Je ne crois pas aux devoirs de l’art, mais j’ai foi en son énorme mémoire qui nous oblige à une confrontation avec le préexistant. Il est difficile, en effet, de penser un geste “nouveau” sans une curiosité encyclopédique à l’égard de ceux qui nous ont précédés. Il y a aussi un sens de la discipline dans l’art ancien, même dans celui qui était plus transgressif à son époque, qui rend les œuvres, à mes yeux, plus passionnantes et qui nous apprend à nous compliquer la vie pour dominer la forme tout en obtenant de solides satisfactions. En ce qui concerne les motifs du passé que je préfère, je dirais sans aucun doute l’iconographie des saints et le moment cruel de leur martyre.
La grande majorité de ses œuvres appartiennent à l’art pictural: sur papier, sur panneau, sur cuivre, sur lin. Préférez-vous la peinture à la sculpture? Dans le cas des œuvres sculpturales, appliquez-vous les mêmes influences et significations que dans les peintures?
Il est plus facile de multiplier les œuvres picturales que les œuvres sculpturales ; c’est la principale raison du déséquilibre. Mais l’oscillation d’une pratique à l’autre m’est nécessaire, car lorsque la peinture commence à puer, j’ai besoin de me désintoxiquer avec la pierre, et lorsque la poussière commence à me hanter, je reviens à la peinture. Mes mains sont plus à l’aise avec la sculpture ; cependant, une énorme quantité de peinture a généré des automatismes qui conditionnent également tous mes essais plastiques.

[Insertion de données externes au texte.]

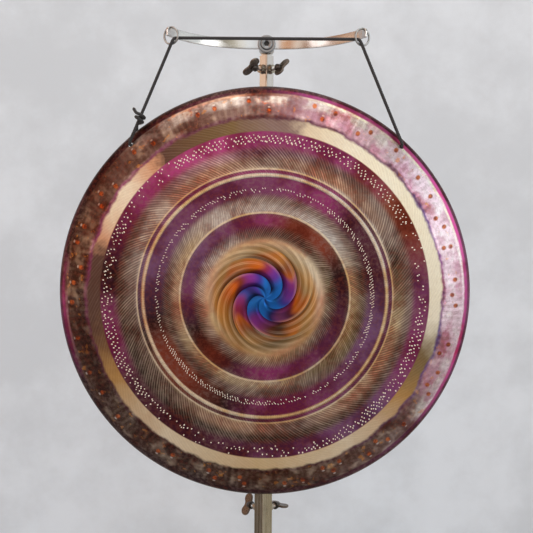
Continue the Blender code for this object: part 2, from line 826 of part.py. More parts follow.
def gong():
    sheet = turned("gong_sheet", [(p.x, p.y) for p in PROFILE], GONG_STEPS)
    mesh = evaluated_mesh(sheet)
    for vert in mesh.vertices:
        vert.co.z += whorl(vert.co.x, vert.co.y)
    made = mesh_object("gong", mesh, look=BRONZE)
    shell = made.modifiers.new("sheet", "SOLIDIFY")
    shell.thickness = GONG_SHEET
    shell.offset = -1
    shell.use_even_offset = True
    made.matrix_world = gong_frame()
    for side in SIDES:
        reach = Vector((0, 0, 0.01))
        hole = cylinder(f"gong_hole_{side}", CORD_HOLE / 2, -reach, reach, segments=20)
        hole.matrix_world = hole_frame(side)
        boolean(made, hole)
    return made


# Cord

KNOT_STEP = math.radians(47)
KNOT_RADIUS = (CORD + CORD_SELF_GAP) / math.cos(KNOT_STEP / 2)
CORD_ON_WIRE = CORD / 2 + RING_WIRE / 2 + 2 * GAP


def smooth(points, per_span):
    """Points of a smooth curve through the given ones."""
    ends = [2 * points[0] - points[1], *points, 2 * points[-1] - points[-2]]
    found = []
    for p0, p1, p2, p3 in zip(ends, ends[1:], ends[2:], ends[3:]):
        for step in range(per_span):
            t = step / per_span
            bend = 2 * p0 - 5 * p1 + 4 * p2 - p3
            twist = 3 * p1 - p0 - 3 * p2 + p3
            found.append(p1 + 0.5 * ((p2 - p0) * t + bend * t * t + twist * t * t * t))
    return [*found, points[-1]]


def straight(first, second):
    """Points along a straight run, four cord diameters apart, without its two ends."""
    pieces = max(1, round((second - first).length / (4 * CORD)))
    return [first.lerp(second, step / pieces) for step in range(1, pieces)]


def through_ring(side):
    """The cord's way over a ring's wire, from behind it to the strand in front."""
    frame = ring_frame(side)
    front = -SIDES[side]
    # Degrees down round the ring from its inner side, and round the wire from the back.
    turns = [(30, -52), (36, -20), (44, 10), (56, 38), (70, 62)]
    found = []
    for down, over in turns:
        down, over = math.radians(down), math.radians(over)
        radius = RING_CENTRELINE - CORD_ON_WIRE * math.cos(over)
        across, along = -radius * math.cos(down), front * CORD_ON_WIRE * math.sin(over)
        found.append(frame @ Vector((across, along, -radius * math.sin(down))))
    return found


def into_hole(side, ring_end):
    """The cord's way from behind a hole out to where its strand runs straight to the ring."""
    frame = hole_frame(side)
    hole = frame.translation
    normal = (frame.to_3x3() @ UP).normalized()
    up = ring_end - hole
    up = (up - normal * up.dot(normal)).normalized()
    spots = [(0, -0.0075), (0, -0.0030), (0, 0.0004), (0.0011, 0.0034), (0.0040, 0.0054)]
    return [hole + up * along + normal * out for along, out in spots]


def rim_point(side, degrees, radius, depth):
    """A place by its angle from the top of the gong, its radius and its depth from the back edge."""
    angle = math.radians(degrees)
    out = Vector((SIDES[side] * math.sin(angle), math.cos(angle), 0)) * radius
    return gong_frame() @ (out + UP * depth)


def tied_end(hole, ring_end):
    """From the left tail, round the main strand as a knot and over the rim to behind the hole."""
    along = (ring_end - hole).normalized()
    knot = hole + along * KNOT_FROM_HOLE
    front = -UP.cross(Vector((1, 0, 0)))
    right = along.cross(front).normalized()
    front = right.cross(along)
    tail = [(-0.0175, 0.0040, 0.0120), (-0.0130, 0.0050, 0.0085), (-0.0085, 0.0062, 0.0058)]
    turns = []
    for step in range(11):
        angle = math.pi / 2 - KNOT_STEP * step
        height = KNOT_HALF_HEIGHT * (1 - 2 * step / 10)
        turns.append((KNOT_RADIUS * math.cos(angle), KNOT_RADIUS * math.sin(angle), height))
    way = [knot + right * x + front * y + along * z for x, y, z in [*tail, *turns]]
    lip = GONG_RADIUS
    back = [
        rim_point("left", 37.1, lip + 0.0090, 0.0065),
        rim_point("left", 38.0, lip + 0.0052, -0.0030),
        rim_point("left", 39.2, lip - 0.0040, -0.0056),
        rim_point("left", 40.4, lip - 0.0125, 0.0010),
        rim_point("left", 41.5, lip - 0.0170, 0.0085),
    ]
    return [*way, *back]


def stopper_knot():
    """From behind the right hole, a turn of the cord back round itself with a short tail."""
    frame = hole_frame("right")
    stem = [(0, 0, -0.0130), (0.0022, -0.0006, -0.0168), (0.0061, 0.0004, -0.0180)]
    turns = []
    for step in range(9):
        angle = math.radians(38) + KNOT_STEP * step
        height = STOPPER_FAR + (STOPPER_NEAR - STOPPER_FAR) * step / 8
        turns.append((KNOT_RADIUS * math.cos(angle), KNOT_RADIUS * math.sin(angle), height))
    tail = [(-0.0022, 0.0104, -0.0064), (-0.0078, 0.0138, -0.0090)]
    return [frame @ Vector(spot) for spot in [*stem, *turns, *tail]]


def cord_route():
    """The cord's centre line, from its tied tail on the left to its stopper knot on the right."""
    left_ring, right_ring = through_ring("left"), through_ring("right")
    left_hole = into_hole("left", left_ring[-1])
    right_hole = into_hole("right", right_ring[-1])
    tied = smooth([*tied_end(left_hole[-1], left_ring[-1]), *left_hole], 1)
    loose = smooth([*reversed(right_hole), *stopper_knot()], 1)
    return [
        *tied,
        *straight(tied[-1], left_ring[-1]),
        *reversed(left_ring),
        *straight(left_ring[0], right_ring[0]),
        *right_ring,
        *straight(right_ring[-1], loose[0]),
        *loose,
    ]


def cord():
    """One cord, held by both rings and both holes."""
    points = cord_route()
    curve = bpy.data.curves.new("suspension_cord", "CURVE")
    curve.dimensions = "3D"
    curve.bevel_depth = CORD / 2
    curve.bevel_resolution = 2
    curve.use_fill_caps = True
    spline = curve.splines.new("POLY")
    spline.points.add(len(points) - 1)
    for point, place in zip(spline.points, points):
        point.co = (*place, 1)
    made = bpy.data.objects.new("suspension_cord", curve)
    made.data.materials.append(material("suspension_cord", BLACK_CORD))
    PARTS.objects.link(made)
    length = sum((b - a).length for a, b in zip(points, points[1:]))
    print(f"Cord: {length:.3f} m in {len(points)} points")
    return made


# Folding legs

CHEEK_FROM = LEG_SIDE / 2 + LEG_SIDE_PLAY
CHEEK_TO = CHEEK_FROM + BRACKET_PLATE
FOOT_HEIGHT = LEG_AXIS_Z - LEG_SIDE / 2 - GAP


def leg_bracket(name):
    """A U of plate on a mast face, with a web that stops the leg when it is level."""
    start = MAST_SIDE / 2 + GAP
    end = LEG_PIVOT_OUT + BRACKET_STOP_TO
    low, high = LEG_AXIS_Z - BRACKET_BOTTOM, LEG_AXIS_Z + BRACKET_TOP
    half = MAST_SIDE / 2
    middle = start + BRACKET_PLATE / 2
    under = LEG_AXIS_Z - LEG_SIDE / 2 - GAP
    bracket = box_mesh(name, (start, -half, low), (start + BRACKET_PLATE, half, high), look=STEEL)
    for sign in (-1, 1):
        near, far = sorted((sign * CHEEK_FROM, sign * CHEEK_TO))
        cheek = box_mesh(f"{name}_cheek_{sign}", (middle, near, low), (end, far, high))
        round_front_corners(cheek, end)
        boolean(bracket, cheek, "UNION")
    inside = (CHEEK_FROM + CHEEK_TO) / 2
    web = box_mesh(
        name + "_web",
        (LEG_PIVOT_OUT + BRACKET_STOP_FROM, -inside, under - BRACKET_PLATE),
        (end - BRACKET_PLATE, inside, under),
    )
    boolean(bracket, web, "UNION")
    return boolean(bracket, leg_bolt_hole(name, CHEEK_TO))


def round_front_corners(cheek, end):
    """Rounds the two outer corners of a cheek plate, seen from its side."""
    bm = bmesh.new()
    bm.from_mesh(cheek.data)
    corners = [
        edge
        for edge in bm.edges
        if all(abs(v.co.x - end) < 0.0001 for v in edge.verts)
        and abs(edge.verts[0].co.z - edge.verts[1].co.z) < 0.0001
    ]
    bmesh.ops.bevel(
        bm, geom=corners, offset=2 * BRACKET_PLATE, segments=3, affect="EDGES", profile=0.5
    )
    bm.to_mesh(cheek.data)
    bm.free()


def leg_bolt_hole(name, half_length):
    reach = Vector((0, half_length + BRACKET_PLATE, 0))
    at = Vector((LEG_PIVOT_OUT, 0, LEG_AXIS_Z))
    return cylinder(name + "_bolt_hole", LEG_BOLT / 2 + BOLT_PLAY, at - reach, at + reach, segments=20)


def leg_tube(name):
    half, inner = LEG_SIDE / 2, LEG_SIDE / 2 - LEG_WALL
    root, tip = LEG_PIVOT_OUT - LEG_ROOT, LEG_REACH
    z = LEG_AXIS_Z
    tube = box_mesh(name, (root, -half, z - half), (tip, half, z + half))
    bore = box_mesh(
        name + "_bore", (root - half, -inner, z - inner), (tip + half, inner, z + inner)
    )
    round_long_edges(tube, LEG_WALL * 0.8, axis=0)
    tube.data.materials.append(material(name, STEEL))
    boolean(tube, bore)
    boolean(tube, leg_bolt_hole(name, half))
    at = Vector((LEG_REACH - FOOT_FROM_TIP, 0, z - half))
    stud_hole = cylinder(
        name + "_stud_hole", FOOT_STUD / 2 + BOLT_PLAY, at - UP * half, at + UP * half / 2, segments=16
    )
    return boolean(tube, stud_hole)


def leg_cap(name):
    half, inner = LEG_SIDE / 2, LEG_SIDE / 2 - LEG_WALL - GAP
    seat, z = LEG_REACH + GAP, LEG_AXIS_Z
    cap = box_mesh(name, (seat, -half, z - half), (seat + PLUG_FLANGE, half, z + half))
    round_long_edges(cap, LEG_WALL * 0.8, axis=0)
    tongue_end = seat - FOOT_FROM_TIP + FOOT_STUD_HEAD
    tongue = box_mesh(
        name + "_tongue", (tongue_end, -inner, z - inner), (seat + PLUG_FLANGE / 2, inner, z + inner)
    )
    cap.data.materials.append(material(name, PLASTIC))
    return boolean(cap, tongue, "UNION")


def leg_foot(name):
    """A rubber foot under the leg's end, with a stud pushed into the tube."""
    stud, stud_top = FOOT_STUD / 2, FOOT_HEIGHT + LEG_WALL + 0.003
    profile = [
        (0, stud_top),
        (stud, stud_top),
        (stud, FOOT_HEIGHT),
        (FOOT_RADIUS * 0.75, FOOT_HEIGHT),
        (FOOT_RADIUS, FOOT_HEIGHT * 0.8),
        (FOOT_RADIUS, FOOT_HEIGHT * 0.1),
        (FOOT_RADIUS * 0.92, 0),
        (0, 0),
    ]
    foot = turned_solid(name, profile, look=RUBBER)
    foot.matrix_world = Matrix.Translation((LEG_REACH - FOOT_FROM_TIP, 0, 0))
    return foot


def leg_bolt(name):
    at = Vector((LEG_PIVOT_OUT, 0, LEG_AXIS_Z))
    across = Vector((0, 1, 0))
    seat = CHEEK_TO + GAP
    nut_end = seat + LEG_BOLT_HEAD_DEPTH
    head = cylinder(
        name,
        LEG_BOLT_HEAD / math.sqrt(3),
        at - across * (seat + LEG_BOLT_HEAD_DEPTH),
        at - across * seat,
        segments=6,
        look=DARK_STEEL,
        smooth=False,
    )
    shank = cylinder(
        name + "_shank",
        LEG_BOLT / 2,
        at - across * (seat + LEG_BOLT_HEAD_DEPTH / 2),
        at + across * (nut_end + 2 * GAP),
        segments=16,
    )
    return boolean(head, shank, "UNION")


def leg_nut(name):
    at = Vector((LEG_PIVOT_OUT, 0, LEG_AXIS_Z))
    nut = hex_nut(name, LEG_BOLT_HEAD, LEG_BOLT_HEAD_DEPTH, LEG_BOLT)
    turn = Matrix.Rotation(math.radians(-90), 4, "X")
    place_with_cutters(nut, Matrix.Translation(at + Vector((0, CHEEK_TO + GAP, 0))) @ turn)
    return nut


def leg(number):
    """One leg on the mast face at its number, built towards +X and then turned into place."""
    turn = Matrix.Rotation(DIAGONAL + number * math.pi / 2, 4, "Z")
    fixed = [leg_bracket(f"leg_bracket_{number + 1}"), leg_bolt(f"leg_bolt_{number + 1}")]
    fixed.append(leg_nut(f"leg_nut_{number + 1}"))
    moving = [leg_tube(f"leg_tube_{number + 1}"), leg_cap(f"leg_cap_{number + 1}")]
    moving.append(leg_foot(f"foot_{number + 1}"))
    for made in [*fixed, *moving]:
        place_with_cutters(made, turn @ made.matrix_world)
    hinge = turn @ Matrix.Translation((LEG_PIVOT_OUT, 0, LEG_AXIS_Z))
    carry(empty(f"leg_{number + 1}_fold", hinge), *moving)


def main():
    lower_mast()
    for number in range(4):
        leg(number)
    mast = empty("upper_mast_slide", Matrix.Translation((0, 0, UPPER_BOTTOM)))
    upper_mast(mast)
    head = empty("head_slide", Matrix.Translation((0, 0, UPPER_TOP)), mast)
    stem_and_head(head)
    carry(head, crossbar())
    pivot(head)
    for place in ("lower_left", "lower_right"):
        wing_screw(f"wing_screw_{place}", place, LOWER_CLAMP_Z, MAST_SIDE, UPPER_SIDE, None)
    for place in ("upper_left", "upper_right"):
        wing_screw(f"wing_screw_{place}", place, UPPER_CLAMP_Z, UPPER_SIDE, STEM_SIDE, mast)
    swing = empty("gong_swing", Matrix.Translation((0, HANG_Y, SWING_AXIS_Z)), head)
    carry(swing, gong())
    for side in SIDES:
        ring = torus_mesh(f"ring_{side}", RING_WIRE, look=STEEL)
        ring.matrix_world = ring_frame(side)
        carry(swing, ring)
    carry(swing, cord())


main()
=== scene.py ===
# %% [markdown]
# # A heat-tinted gong on its stand
#
# The object is a bronze gong, 76 cm across, that hangs by a braided cord from a bowed
# steel bar. The bar is bolted to a square telescoping mast with four folding legs.
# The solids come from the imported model, and this script dresses them: some keep their
# shape and get a finish, and some are replaced by a finer piece of the same size.

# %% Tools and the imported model
import math
import random

import bmesh
import bpy
import numpy as np
from mathutils import Matrix, Vector


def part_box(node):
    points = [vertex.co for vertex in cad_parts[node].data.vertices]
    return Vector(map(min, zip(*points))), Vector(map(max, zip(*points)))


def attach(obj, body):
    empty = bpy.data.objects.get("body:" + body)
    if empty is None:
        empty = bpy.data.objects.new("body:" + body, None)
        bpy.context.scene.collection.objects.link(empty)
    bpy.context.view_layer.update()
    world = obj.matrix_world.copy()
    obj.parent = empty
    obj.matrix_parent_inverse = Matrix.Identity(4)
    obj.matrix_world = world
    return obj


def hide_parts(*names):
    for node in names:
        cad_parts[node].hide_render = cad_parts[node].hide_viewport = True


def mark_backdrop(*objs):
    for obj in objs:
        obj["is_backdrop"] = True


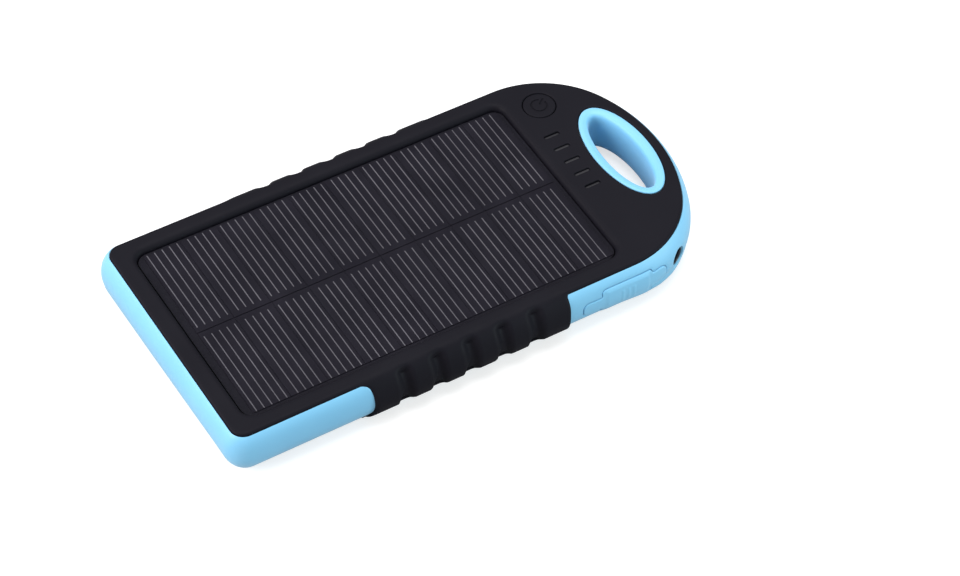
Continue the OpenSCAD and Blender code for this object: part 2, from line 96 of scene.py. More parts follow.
SCREWS = [(x, s * (HALF_W - 7.3))
          for x in (FOOT_X + 7.5, FOOT_X + 49.5, END_X - 46.5) for s in (-1, 1)]
INNER_OUT = -1.6                              # the bumper's inside face
UNDER_Z = 12.0                                # underside of the front plate


def smooth(t):
    t = np.clip(t, 0, 1)
    return t * t * (3 - 2 * t)


# ------------------------------------------------------------------ outline
# from x, to x, step: columns are closer at the ends of the grips
SIDE_STEPS = [(SHOULDER_X, 24.2, 1.2), (24.2, 19.4, 0.2), (19.4, -30.6, 0.42),
              (-30.6, -38.6, 0.2), (-38.6, -62.8, 1.6)]
CORNER, FOOT_EDGE = 1, 2                      # kinds of column; a corner's sign is its side


def spaced(a, b, step):
    n = max(1, int(round(abs(b - a) / step)))
    return [a + (b - a) * i / n for i in range(n)]


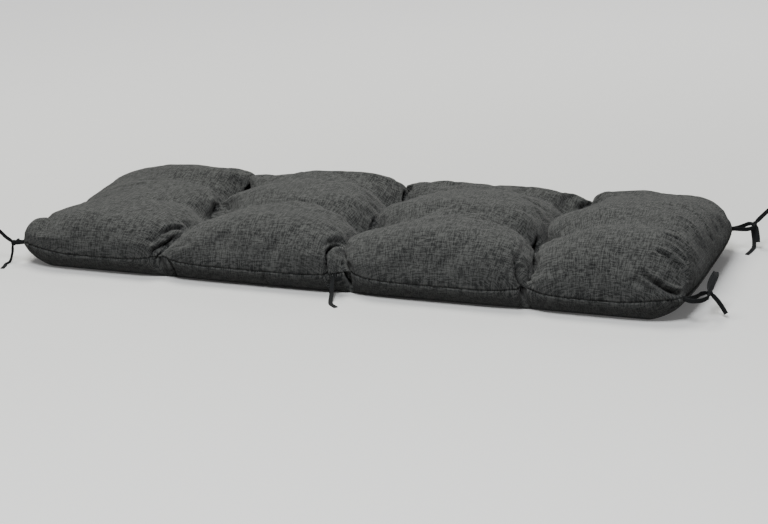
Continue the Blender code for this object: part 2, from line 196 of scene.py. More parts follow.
# How far in from each edge the upper panel rounds over. The front of the last field is rounder, by
# up to ROUNDER from one x to the other.
FRONT_ROUND, REAR_ROUND, LEFT_ROUND, RIGHT_ROUND = 0.085, 0.060, 0.210, 0.095
ROUNDER, ROUNDER_FROM, ROUNDER_TO = 0.060, 0.42, 0.60
# The foot that the cushion rests on, how softly the lower panel leaves it, and how full that panel is.
FOOT = {"left": -0.655, "right": 0.655, "front": -0.221, "rear": 0.221}
FOOT_SOFT, UNDER_POWER = 0.012, 0.55
# How full a lobe is beside a crease, on its left and on its right, each at the front and at the rear,
# and how it changes from one to the other along the depth.
LEFT_SWELL, RIGHT_SWELL = (1.55, 2.3), (4.0, 2.6)
SWELL_RATE, SWELL_START = 1.6, 0.5
# The valley along a row of tufts: its half width, its depth at the middle of a lobe and what is added
# towards the tufts, and the narrow fold that runs into each tuft.
ROW_HALF, ROW_LEAST, ROW_MORE = 0.062, 0.7, 1.6
ROW_FOLD_DEEP, ROW_FOLD_HALF, ROW_FOLD_FROM = 0.011, 0.026, 0.35
# A tuft draws the cloth down to its height, with a pit in the middle and a dimple under it.
TUFT_RADIUS, TUFT_HEIGHT, TUFT_PULL = 0.064, 0.038, 0.66
PIT_RADIUS, PIT_DEEP = 0.024, 0.026
DIMPLE_RADIUS, DIMPLE = 0.048, 0.012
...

Quelle fonction donnez-vous à l’art?
L’art est un trou dans le temps, quelque chose qui anesthésie sa précipitation.
Quels sont les projets que vous avez dans vos tiroirs pour vos prochaines œuvres ou expositions?
Je travaille actuellement sur ma prochaine exposition personnelle à Berlin, qui aura lieu à la Galerie EIGEN+ART en octobre: une fresque monumentale qui avale optiquement une sculpture en pierre noire comme un gouffre. Sur les côtés, de petites visions méticuleuses fixent la peur de l’homme comme des épisodes au microscope.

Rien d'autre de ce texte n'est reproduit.